» **GIVEN MATERIAL**:
--

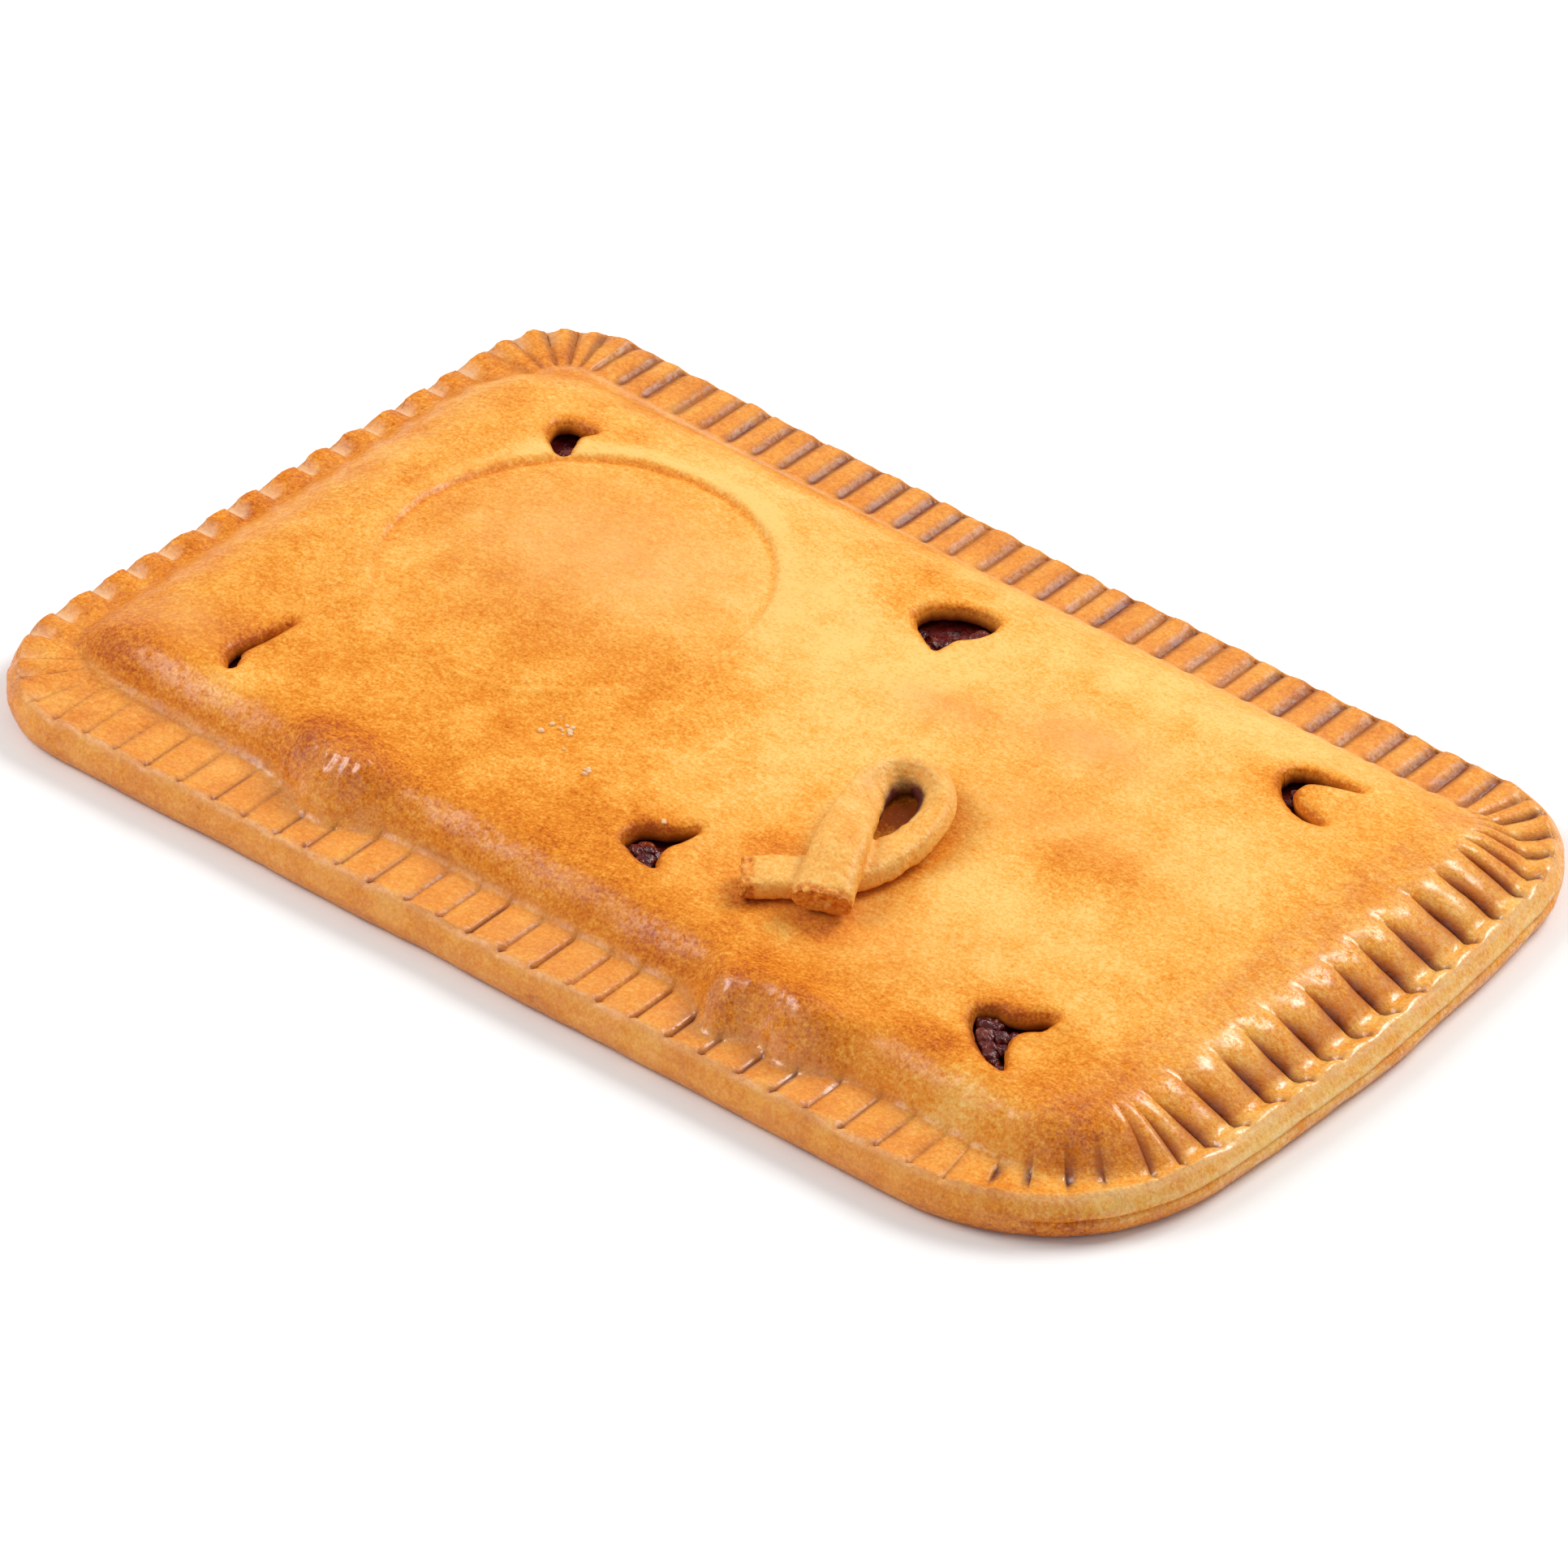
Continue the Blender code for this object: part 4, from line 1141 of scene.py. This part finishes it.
def crust_material(colours, skin):
    material, tree, shader, place = new_material("baked_crust")
    baked = place_group(tree, colours, Vector=place, Browning=read_attribute(tree, "toast"), Grain=1.0)
    colour = baked.outputs["Color"]
    mottle = add_noise(tree, place, 300.0, 4.0, 0.7)
    # The crease tint is painted shade in the grooves; the flour tint is pale dough plus a painted highlight
    # along the edge ridge
    for name, least, tint in (("rosy", 0.3, ROSE), ("flour_and_highlight", 0.45, FLOUR_AND_HIGHLIGHT), ("crease", 0.4, CREASE_SHADE)):
        amount = read_attribute(tree, name)
        mask = add_math(tree, "MULTIPLY", amount, add_math(tree, "ADD", mottle, least), clamp=True)
        colour = add_mix(tree, mask, colour, tint)
    # The dark juice tint is juice deep in the vents and painted shade in the hollow inside the ribbon's loop
    for name, tint in (("raw", RAW), ("juice_and_shade", JUICE_AND_SHADE)):
        colour = add_mix(tree, read_attribute(tree, name), colour, tint)
    tree.links.new(colour, shader.inputs["Base Color"])
    shader.inputs["Specular IOR Level"].default_value = 0.15
    rough = add_math(tree, "ADD", add_math(tree, "MULTIPLY", mottle, 0.25), 0.38)
    tree.links.new(rough, shader.inputs["Roughness"])
    glazed = read_attribute(tree, "gloss")
    threads = add_noise(tree, place, 950.0, 4.0, 0.7, 0.6)
    halves = [add_math(tree, "MULTIPLY", noise, 0.5) for noise in (mottle, threads)]
    sheen = add_math(tree, "ADD", *halves)
    broken = add_math(tree, "MULTIPLY", add_math(tree, "SUBTRACT", sheen, 0.42), 7.0, clamp=True)
    tree.links.new(add_math(tree, "MULTIPLY", glazed, broken, clamp=True), shader.inputs["Coat Weight"])
    shader.inputs["Coat Roughness"].default_value = 0.22
    shader.inputs["Coat IOR"].default_value = 1.7
    roughen = add_math(tree, "ADD", add_math(tree, "MULTIPLY", glazed, 0.8), 1.0)
    height = place_group(tree, skin, Vector=place, Roughen=roughen).outputs["Height"]
    add_bump(tree, shader, height, strength=0.6, distance=0.0004)
    return material


def ribbon_material(colours, skin):
    material, tree, shader, place = new_material("pale_dough")
    baked = place_group(tree, colours, Vector=place, Browning=read_attribute(tree, "toast"), Grain=0.9)
    # The dark tint here is painted shade inside the ribbon's loop
    colour = add_mix(tree, read_attribute(tree, "juice_and_shade"), baked.outputs["Color"], JUICE_AND_SHADE)
    tree.links.new(colour, shader.inputs["Base Color"])
    shader.inputs["Roughness"].default_value = 0.5
    height = place_group(tree, skin, Vector=place, Roughen=1.2).outputs["Height"]
    add_bump(tree, shader, height, strength=0.7, distance=0.0004)
    return material


def filling_material(skin):
    material, tree, shader, place = new_material("tuna_filling")
    lumps = add_noise(tree, place, 260.0, 4.0, 0.6)
    colour = add_ramp(tree, lumps, [(0.3, DARK_TUNA), (0.55, RED_TUNA), (0.75, TOMATO)])
    tree.links.new(colour, shader.inputs["Base Color"])
    shader.inputs["Roughness"].default_value = 0.18
    height = place_group(tree, skin, Vector=place, Roughen=1.0).outputs["Height"]
    add_bump(tree, shader, height, strength=0.8, distance=0.0006)
    return material


# The ribbon of dough, on its solid's path: x, y, lift over the dough below, turn in degrees, size
RIBBON_PATH = (
    (45.2, -43.0, 0.4, 0.0, 1.36),
    (42.6, -37.4, 2.6, 0.0, 1.30),
    (39.6, -31.0, 4.4, 3.0, 1.20),
    (36.0, -24.0, 3.4, 10.0, 1.10),
    (32.6, -16.8, 1.6, 24.0, 1.00),
    (30.2, -9.8, 0.3, 42.0, 0.95),
    (30.8, -4.6, 0.0, 58.0, 0.86),
    (35.4, -2.8, 0.0, 60.0, 0.86),
    (41.0, -5.6, 0.0, 48.0, 0.92),
    (44.8, -11.6, 0.0, 34.0, 1.00),
    (45.8, -19.0, 0.0, 20.0, 1.08),
    (44.2, -27.0, 0.0, 8.0, 1.12),
    (40.9, -34.0, 0.0, 0.0, 1.12),
    (36.4, -39.0, 0.0, 0.0, 1.10),
    (31.8, -42.4, 0.0, 0.0, 1.12),
    (28.2, -45.4, 0.0, 0.0, 1.10),
)
RIBBON_WIDTH = 8.4
RIBBON_THICKNESS = 4.6
RIBBON_CLEARANCE = 0.1
# How far back from its first and from its last end the ribbon is torn and browned
RIBBON_CRUMBLE = {0: 1.2, -1: 3.0}
RIBBON_END_REACH = 8.5
# The size of the cells that its skin is made even with
SKIN_CELL = 0.42


def ribbon_section(sides):
    """The ribbon's cut end, a rounded oblong."""
    points = []
    for index in range(sides):
        angle = 2 * math.pi * (index + 0.5) / sides
        across = math.copysign(abs(math.cos(angle)) ** 0.6, math.cos(angle))
        up = math.copysign(abs(math.sin(angle)) ** 0.6, math.sin(angle))
        points.append((across * RIBBON_WIDTH / 2, up * RIBBON_THICKNESS / 2))
    return points


def smooth_path(steps):
    """The ribbon's path, smoothed between its given points."""
    given = np.array(RIBBON_PATH)
    ends = np.vstack([2 * given[0] - given[1], given, 2 * given[-1] - given[-2]])
    made = []
    for index in range(1, len(ends) - 2):
        made += spline_stretch(*ends[index - 1 : index + 3], steps)
    made.append(given[-1])
    return np.array(made)


def resting_height(x, y, along, turn, wide):
    """How high the ribbon's middle stands when its lowest side just clears the dough below."""
    side = np.array([along[1], -along[0]]) / math.hypot(*along)
    needed = []
    for across, up in ribbon_section(12):
        out = (across * math.cos(turn) - up * math.sin(turn)) * wide
        lift = (across * math.sin(turn) + up * math.cos(turn)) * wide
        needed.append(float(top_height(x + side[0] * out, y + side[1] * out)) - lift)
        needed.append(float(top_height(x - side[0] * out, y - side[1] * out)) - lift)
    return max(needed) + RIBBON_CLEARANCE


def section_curve():
    section = bpy.data.curves.new("ribbon_section", "CURVE")
    section.dimensions = "2D"
    line = section.splines.new("POLY")
    points = ribbon_section(28)
    line.points.add(len(points) - 1)
    for place, (across, up) in zip(line.points, points):
        place.co = (across * MM, up * MM, 0.0, 1.0)
    line.use_cyclic_u = True
    return add_object("ribbon_section", section)


def sweep_ribbon(path):
    """Carries the section along the path, turned and sized as the path says, and makes it a mesh."""
    section = section_curve()
    curve = bpy.data.curves.new("dough_ribbon_line", "CURVE")
    curve.dimensions = "3D"
    curve.twist_mode = "Z_UP"
    curve.bevel_mode = "OBJECT"
    curve.bevel_object = section
    curve.use_fill_caps = True
    spline = curve.splines.new("POLY")
    spline.points.add(len(path) - 1)
    steps = np.gradient(path[:, :2], axis=0)
    for place, along, (x, y, over, degrees, size) in zip(spline.points, steps, path):
        turn = math.radians(degrees)
        z = resting_height(x, y, along, turn, size) + over
        place.co = ((x - CENTRE[0]) * MM, (y - CENTRE[1]) * MM, z * MM, 1.0)
        place.radius = size
        place.tilt = turn
    make_active(add_object("dough_ribbon_line", curve))
    bpy.ops.object.convert(target="MESH")
    ribbon = name_new("ribbon_of_dough")
    bpy.data.objects.remove(section)
    return ribbon


def torn_ends(x, y, path):
    """1 at the ribbon's two torn ends and 0 elsewhere."""
    ends = 0.0
    for index, beyond in ((0, 1), (-1, -2)):
        outward = path[index, :2] - path[beyond, :2]
        outward = outward / np.linalg.norm(outward)
        from_x, from_y = x + CENTRE[0] - path[index, 0], y + CENTRE[1] - path[index, 1]
        along = from_x * outward[0] + from_y * outward[1]
        near = np.hypot(from_x, from_y) < RIBBON_END_REACH
        ends = ends + smooth((along + RIBBON_CRUMBLE[index]) / 1.2) * near
    return np.clip(ends, 0, 1)


def roughen_ribbon(ribbon, path):
    """Makes the skin even, then gives it low bumps and crumbles its ends. Returns where it is torn."""
    remesh = ribbon.modifiers.new("even_skin", "REMESH")
    remesh.mode = "VOXEL"
    remesh.voxel_size = SKIN_CELL * MM
    bpy.ops.object.modifier_apply(modifier=remesh.name)
    points = read_points(ribbon.data)
    normals = np.empty(len(points) * 3)
    ribbon.data.vertices.foreach_get("normal", normals)
    x, y, z = points.T
    ends = torn_ends(x, y, path)
    bumps = 0.12 * ripple(x + z, y - z, 5.0, 61) + 0.05 * ripple(x - z, y + z * 1.3, 1.8, 62)
    coarse = 0.3 * ripple(x + z * 0.7, y + z * 1.2, 2.6, 64)
    crumbs = coarse + 0.25 * ripple(x - z, y + z * 1.9, 1.3, 65) - 0.3
    points += normals.reshape(-1, 3) * (bumps + ends * crumbs)[:, None]
    write_points(ribbon.data, points)
    return points, ends


def paint_ribbon(ribbon, points, ends):
    """Browns the ribbon's low parts and torn ends, and paints shade on the inside of its loop."""
    x, y, z = points.T
    # Painted shade on the low inner walls of the ribbon's loop, carried in the dark juice tint
    shade = np.clip(1.25 - np.hypot((x + CENTRE[0] - 38.4) / 7.4, (y + CENTRE[1] + 12.4) / 9.6), 0, 1)
    low = smooth((22.6 - z) / 2.4)
    toast = 0.24 + 0.06 * ripple(x, y, 9.0, 63) + 0.16 * (1 - smooth((z - 18.4) / 1.6))
    toast += ends * (0.3 + 0.2 * ripple(x + z, y - z, 1.8, 66))
    put_attribute(ribbon.data, "toast", np.clip(toast, 0, 1))
    put_attribute(ribbon.data, "juice_and_shade", np.clip(2.4 * shade * low, 0, 1))


def build_ribbon():
    path = smooth_path(5)
    ribbon = sweep_ribbon(path)
    apply_to_all(merge_doubles, turn_outward)
    points, ends = roughen_ribbon(ribbon, path)
    paint_ribbon(ribbon, points, ends)
    bpy.ops.object.shade_smooth()
    return ribbon


def add_bit(x, y, depth, size, seed):
    """One flake of tuna or tomato, a small lump pressed out of round."""
    height = float(top_height(x, y)) - depth
    clear_selection()
    bpy.ops.mesh.primitive_ico_sphere_add(subdivisions=4, radius=size * MM)
    bit = name_new("bit_of_filling")
    points = read_points(bit.data)
    lump = 1 + 0.22 * ripple(points[:, 0] * 2 + points[:, 2], points[:, 1] * 2, size * 2.2, seed)
    points = points * lump[:, None] * [1.0, 0.85, 0.6]
    write_points(bit.data, points + [x - CENTRE[0], y - CENTRE[1], height - 0.3 * size])
    return bit


def build_filling():
    slab = filling_slab("tuna_and_tomato", 0.0, SLAB_CELLS)
    points = read_points(slab.data)
    x, y = points[:, 0], points[:, 1]
    upper = points[:, 2] > BOTTOM_DOUGH + 1.0
    chunks = 0.5 * np.abs(ripple(x, y, 6.0, 71)) + 0.25 * ripple(x, y, 2.5, 72)
    points[upper, 2] -= 0.2 + np.clip(0.8 + chunks[upper], 0, None)
    write_points(slab.data, points)
    bits = [add_bit(*bit, 90 + index) for index, bit in enumerate(FILLING_BITS)]
    join_into(slab, bits)
    bpy.ops.object.shade_smooth()
    return slab


# Stage, light and camera

FLOOR_SIZE = 6.0
FLOOR_DROP = 0.0002
WORLD_STRENGTH = 0.45


def build_stage():
    clear_selection()
    bpy.ops.mesh.primitive_plane_add(size=FLOOR_SIZE, location=(0, 0, -FLOOR_DROP))
    floor = name_new("studio_floor")
    material, _, shader, _ = new_material("white_floor")
    shader.inputs["Base Color"].default_value = (0.93, 0.93, 0.93, 1.0)
    shader.inputs["Roughness"].default_value = 0.9
    floor.data.materials.append(material)


def aim(thing, target):
    direction = Vector(target) - thing.location
    thing.rotation_euler = direction.to_track_quat("-Z", "Y").to_euler()


def add_softbox(name, place, size, power):
    light = bpy.data.lights.new(name, "AREA")
    light.shape = "RECTANGLE"
    light.size = size[0]
    light.size_y = size[1]
    light.energy = power
    holder = add_object(name, light)
    holder.location = place
    aim(holder, (0, 0, 0))


def build_light():
    world = bpy.data.worlds.new("studio")
    bpy.context.scene.world = world
    world.use_nodes = True
    back = world.node_tree.nodes["Background"]
    back.inputs["Color"].default_value = (1.0, 1.0, 1.0, 1.0)
    back.inputs["Strength"].default_value = WORLD_STRENGTH
    add_softbox("softbox_left", (-0.75, -0.55, 0.95), (0.7, 0.7), 8.0)
    add_softbox("softbox_back", (0.35, 0.85, 1.0), (0.7, 0.5), 12.0)


def build_camera():
    azimuth, elevation = math.radians(CAMERA_AZIMUTH), math.radians(CAMERA_ELEVATION)
    back = Vector((
        math.sin(azimuth) * math.cos(elevation),
        -math.cos(azimuth) * math.cos(elevation),
        math.sin(elevation),
    ))
    target = Vector((-CENTRE[0] * MM, -CENTRE[1] * MM, 0.0))
    data = bpy.data.cameras.new("camera")
    data.lens = CAMERA_LENS
    data.sensor_width = CAMERA_SENSOR
    data.shift_x, data.shift_y = CAMERA_SHIFT
    camera = add_object("camera", data)
    camera.location = target + back * CAMERA_DISTANCE
    aim(camera, target)
    bpy.context.scene.camera = camera


def give_material(piece, material):
    piece.data.materials.clear()
    piece.data.materials.append(material)
    for polygon in piece.data.polygons:
        polygon.material_index = 0


def main():
    bpy.context.scene.view_settings.view_transform = "Standard"
    build_camera()
    build_light()
    build_stage()
    colours = baked_colour_group()
    skin = dough_skin_group()
    crust = build_crust()
    give_material(crust, crust_material(colours, skin))
    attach(crust, "root")
    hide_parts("crust")
    filling = build_filling()
    give_material(filling, filling_material(skin))
    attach(filling, "root")
    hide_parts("filling")
    ribbon = build_ribbon()
    give_material(ribbon, ribbon_material(colours, skin))
    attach(ribbon, "root")
    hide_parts("dough_ribbon")


main()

--

» **EXERCISE**:
Count every line in the data that contains the word "root", then give that count and nothing else.

» **RESPONSE TO THIS TASK**:
3